_The request_:
Reproduce only this span: the line containing "Write the Blender", the line containing "(-0.0088, 0.0036, 0.0036))", and every line between them, all exactly as given.

_Data supplied_:

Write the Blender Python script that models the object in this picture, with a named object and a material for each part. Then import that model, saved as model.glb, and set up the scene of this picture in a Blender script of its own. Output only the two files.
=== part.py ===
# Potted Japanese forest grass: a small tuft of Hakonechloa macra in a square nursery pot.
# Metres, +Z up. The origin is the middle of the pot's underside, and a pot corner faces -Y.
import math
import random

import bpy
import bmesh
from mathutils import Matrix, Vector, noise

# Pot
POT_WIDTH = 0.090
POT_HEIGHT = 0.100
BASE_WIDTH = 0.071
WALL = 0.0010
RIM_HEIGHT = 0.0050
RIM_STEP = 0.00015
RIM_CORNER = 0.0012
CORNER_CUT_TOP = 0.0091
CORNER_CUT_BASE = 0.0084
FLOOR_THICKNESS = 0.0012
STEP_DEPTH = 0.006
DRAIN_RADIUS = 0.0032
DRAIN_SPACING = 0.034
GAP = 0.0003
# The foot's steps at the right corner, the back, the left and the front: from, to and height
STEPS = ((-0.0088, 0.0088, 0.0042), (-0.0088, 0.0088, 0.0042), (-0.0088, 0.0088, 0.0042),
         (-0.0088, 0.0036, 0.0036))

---

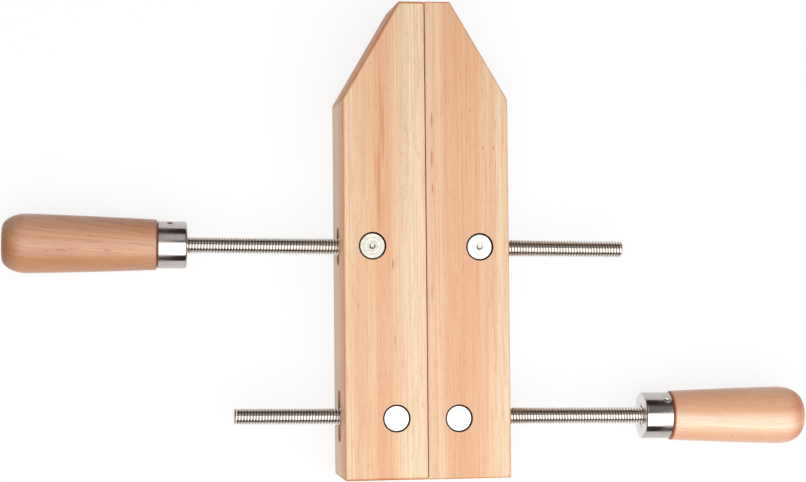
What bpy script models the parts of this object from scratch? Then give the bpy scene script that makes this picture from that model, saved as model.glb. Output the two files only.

--

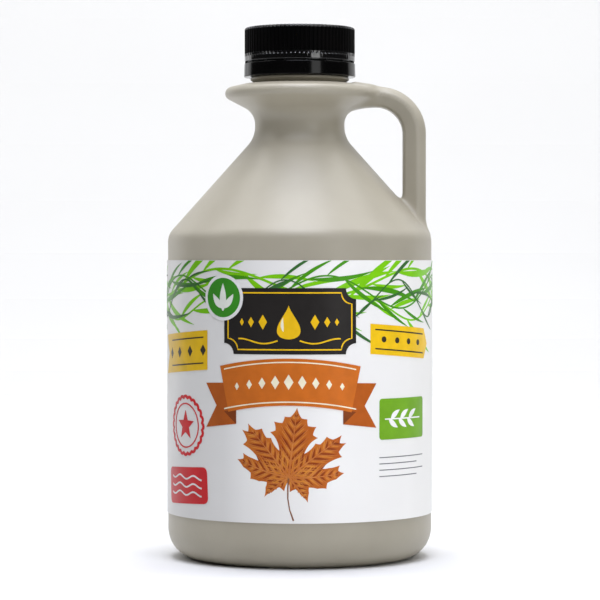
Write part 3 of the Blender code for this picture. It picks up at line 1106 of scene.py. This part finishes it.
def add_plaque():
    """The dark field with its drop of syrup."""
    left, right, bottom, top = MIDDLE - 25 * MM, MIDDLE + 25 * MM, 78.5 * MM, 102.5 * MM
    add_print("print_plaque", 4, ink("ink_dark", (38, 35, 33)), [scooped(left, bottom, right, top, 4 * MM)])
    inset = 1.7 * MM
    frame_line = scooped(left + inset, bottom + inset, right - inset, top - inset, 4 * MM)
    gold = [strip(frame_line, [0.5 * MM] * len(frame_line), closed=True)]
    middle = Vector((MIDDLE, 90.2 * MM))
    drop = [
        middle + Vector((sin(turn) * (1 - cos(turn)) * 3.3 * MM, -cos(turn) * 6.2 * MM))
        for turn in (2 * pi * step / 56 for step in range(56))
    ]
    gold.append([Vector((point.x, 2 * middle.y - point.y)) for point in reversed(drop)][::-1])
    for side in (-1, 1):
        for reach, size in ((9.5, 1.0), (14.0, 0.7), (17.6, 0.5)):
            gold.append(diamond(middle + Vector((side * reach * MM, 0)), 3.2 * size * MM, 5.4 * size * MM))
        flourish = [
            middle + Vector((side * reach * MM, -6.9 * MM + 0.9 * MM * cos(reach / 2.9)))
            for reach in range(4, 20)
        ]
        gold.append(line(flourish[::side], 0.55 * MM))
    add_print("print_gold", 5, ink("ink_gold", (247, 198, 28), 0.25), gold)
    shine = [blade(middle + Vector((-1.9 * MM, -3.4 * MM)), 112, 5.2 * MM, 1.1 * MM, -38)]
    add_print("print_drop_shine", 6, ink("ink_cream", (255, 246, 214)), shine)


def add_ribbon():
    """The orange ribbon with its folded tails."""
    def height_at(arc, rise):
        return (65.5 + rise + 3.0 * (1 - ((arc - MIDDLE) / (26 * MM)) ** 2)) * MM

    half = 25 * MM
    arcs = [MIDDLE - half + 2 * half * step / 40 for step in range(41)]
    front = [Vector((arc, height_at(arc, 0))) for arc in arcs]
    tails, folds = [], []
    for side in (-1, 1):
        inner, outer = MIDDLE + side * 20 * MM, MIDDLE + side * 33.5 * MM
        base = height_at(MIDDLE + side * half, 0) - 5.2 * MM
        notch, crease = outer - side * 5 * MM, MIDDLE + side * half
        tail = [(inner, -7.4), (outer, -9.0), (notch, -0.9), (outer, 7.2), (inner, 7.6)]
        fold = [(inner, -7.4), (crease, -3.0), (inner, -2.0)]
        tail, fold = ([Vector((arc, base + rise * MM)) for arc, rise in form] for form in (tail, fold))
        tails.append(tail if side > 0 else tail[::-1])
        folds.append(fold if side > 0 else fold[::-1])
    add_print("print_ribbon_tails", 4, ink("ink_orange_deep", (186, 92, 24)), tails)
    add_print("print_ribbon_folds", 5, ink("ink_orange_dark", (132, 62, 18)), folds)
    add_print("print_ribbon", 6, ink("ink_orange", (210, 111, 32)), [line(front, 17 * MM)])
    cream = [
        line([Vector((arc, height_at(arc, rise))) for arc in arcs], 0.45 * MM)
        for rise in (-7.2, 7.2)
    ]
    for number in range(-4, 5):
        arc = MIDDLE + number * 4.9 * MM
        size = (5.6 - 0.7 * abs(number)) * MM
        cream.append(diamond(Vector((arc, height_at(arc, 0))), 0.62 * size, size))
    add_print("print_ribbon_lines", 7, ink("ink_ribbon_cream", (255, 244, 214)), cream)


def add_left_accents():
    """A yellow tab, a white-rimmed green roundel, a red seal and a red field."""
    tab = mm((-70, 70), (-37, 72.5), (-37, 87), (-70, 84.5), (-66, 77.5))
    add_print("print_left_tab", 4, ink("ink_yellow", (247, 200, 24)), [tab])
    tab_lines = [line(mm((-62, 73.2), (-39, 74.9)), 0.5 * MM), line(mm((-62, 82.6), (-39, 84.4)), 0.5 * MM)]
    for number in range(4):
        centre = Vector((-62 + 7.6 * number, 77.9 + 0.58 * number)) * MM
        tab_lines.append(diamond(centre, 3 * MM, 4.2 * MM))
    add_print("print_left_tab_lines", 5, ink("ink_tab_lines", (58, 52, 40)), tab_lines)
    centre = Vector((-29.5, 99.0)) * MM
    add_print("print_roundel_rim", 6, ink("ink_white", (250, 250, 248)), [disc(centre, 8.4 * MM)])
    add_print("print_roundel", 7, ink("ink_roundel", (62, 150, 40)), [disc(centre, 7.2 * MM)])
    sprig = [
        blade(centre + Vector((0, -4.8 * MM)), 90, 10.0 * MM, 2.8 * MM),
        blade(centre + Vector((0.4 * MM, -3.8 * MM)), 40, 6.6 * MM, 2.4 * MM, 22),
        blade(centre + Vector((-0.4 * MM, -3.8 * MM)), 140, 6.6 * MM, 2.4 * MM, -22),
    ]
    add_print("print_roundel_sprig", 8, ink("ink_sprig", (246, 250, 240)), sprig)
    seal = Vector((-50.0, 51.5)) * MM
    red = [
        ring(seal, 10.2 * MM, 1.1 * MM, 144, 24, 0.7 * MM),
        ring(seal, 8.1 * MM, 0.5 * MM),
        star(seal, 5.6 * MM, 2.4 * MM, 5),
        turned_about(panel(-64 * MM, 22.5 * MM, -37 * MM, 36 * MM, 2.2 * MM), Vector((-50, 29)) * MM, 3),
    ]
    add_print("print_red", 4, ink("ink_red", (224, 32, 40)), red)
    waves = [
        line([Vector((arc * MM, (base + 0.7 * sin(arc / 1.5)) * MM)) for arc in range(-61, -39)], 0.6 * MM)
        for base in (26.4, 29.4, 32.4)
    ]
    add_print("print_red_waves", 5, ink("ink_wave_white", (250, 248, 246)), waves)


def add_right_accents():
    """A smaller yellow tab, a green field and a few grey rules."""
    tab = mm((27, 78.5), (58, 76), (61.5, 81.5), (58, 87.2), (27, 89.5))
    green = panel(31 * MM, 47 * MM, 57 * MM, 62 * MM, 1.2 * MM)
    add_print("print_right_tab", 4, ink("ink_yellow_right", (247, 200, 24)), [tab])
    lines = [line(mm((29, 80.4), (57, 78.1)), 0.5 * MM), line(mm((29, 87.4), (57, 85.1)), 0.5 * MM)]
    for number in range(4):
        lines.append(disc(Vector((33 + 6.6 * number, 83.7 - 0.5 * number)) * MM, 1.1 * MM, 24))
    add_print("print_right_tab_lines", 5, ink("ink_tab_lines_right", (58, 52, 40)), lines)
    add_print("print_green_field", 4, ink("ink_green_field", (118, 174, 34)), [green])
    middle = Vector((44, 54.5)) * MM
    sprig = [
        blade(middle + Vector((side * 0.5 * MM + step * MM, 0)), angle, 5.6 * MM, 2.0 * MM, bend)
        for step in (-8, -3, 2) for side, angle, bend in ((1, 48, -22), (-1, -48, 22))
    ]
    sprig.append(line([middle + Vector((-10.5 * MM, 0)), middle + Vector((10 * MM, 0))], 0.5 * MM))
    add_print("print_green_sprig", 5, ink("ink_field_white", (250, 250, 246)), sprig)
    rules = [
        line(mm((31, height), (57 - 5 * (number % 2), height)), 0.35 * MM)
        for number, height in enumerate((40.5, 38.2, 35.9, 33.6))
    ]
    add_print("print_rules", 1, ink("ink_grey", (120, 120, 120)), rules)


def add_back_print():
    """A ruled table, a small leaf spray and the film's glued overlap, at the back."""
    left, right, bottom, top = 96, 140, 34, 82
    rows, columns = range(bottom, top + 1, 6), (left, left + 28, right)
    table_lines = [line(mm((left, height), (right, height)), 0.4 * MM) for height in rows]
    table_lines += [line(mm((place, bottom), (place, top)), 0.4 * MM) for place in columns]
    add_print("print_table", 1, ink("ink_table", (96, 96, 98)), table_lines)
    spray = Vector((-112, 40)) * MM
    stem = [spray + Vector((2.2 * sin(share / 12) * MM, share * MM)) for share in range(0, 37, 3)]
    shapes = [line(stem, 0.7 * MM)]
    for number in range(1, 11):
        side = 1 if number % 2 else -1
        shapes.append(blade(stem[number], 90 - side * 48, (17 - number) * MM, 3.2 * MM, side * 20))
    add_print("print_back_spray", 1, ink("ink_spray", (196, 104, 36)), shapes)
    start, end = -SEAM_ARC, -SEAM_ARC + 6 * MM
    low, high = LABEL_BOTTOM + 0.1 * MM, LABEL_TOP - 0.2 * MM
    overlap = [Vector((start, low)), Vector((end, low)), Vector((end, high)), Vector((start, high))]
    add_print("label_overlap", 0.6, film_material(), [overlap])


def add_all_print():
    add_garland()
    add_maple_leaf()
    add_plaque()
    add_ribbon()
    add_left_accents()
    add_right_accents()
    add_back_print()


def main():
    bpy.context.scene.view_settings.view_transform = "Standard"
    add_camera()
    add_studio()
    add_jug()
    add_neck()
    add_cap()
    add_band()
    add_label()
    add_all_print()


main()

_Answer to this task_:
Write the Blender Python script that models the object in this picture, with a named object and a material for each part. Then import that model, saved as model.glb, and set up the scene of this picture in a Blender script of its own. Output only the two files.
=== part.py ===
# Potted Japanese forest grass: a small tuft of Hakonechloa macra in a square nursery pot.
# Metres, +Z up. The origin is the middle of the pot's underside, and a pot corner faces -Y.
import math
import random

import bpy
import bmesh
from mathutils import Matrix, Vector, noise

# Pot
POT_WIDTH = 0.090
POT_HEIGHT = 0.100
BASE_WIDTH = 0.071
WALL = 0.0010
RIM_HEIGHT = 0.0050
RIM_STEP = 0.00015
RIM_CORNER = 0.0012
CORNER_CUT_TOP = 0.0091
CORNER_CUT_BASE = 0.0084
FLOOR_THICKNESS = 0.0012
STEP_DEPTH = 0.006
DRAIN_RADIUS = 0.0032
DRAIN_SPACING = 0.034
GAP = 0.0003
# The foot's steps at the right corner, the back, the left and the front: from, to and height
STEPS = ((-0.0088, 0.0088, 0.0042), (-0.0088, 0.0088, 0.0042), (-0.0088, 0.0088, 0.0042),
         (-0.0088, 0.0036, 0.0036))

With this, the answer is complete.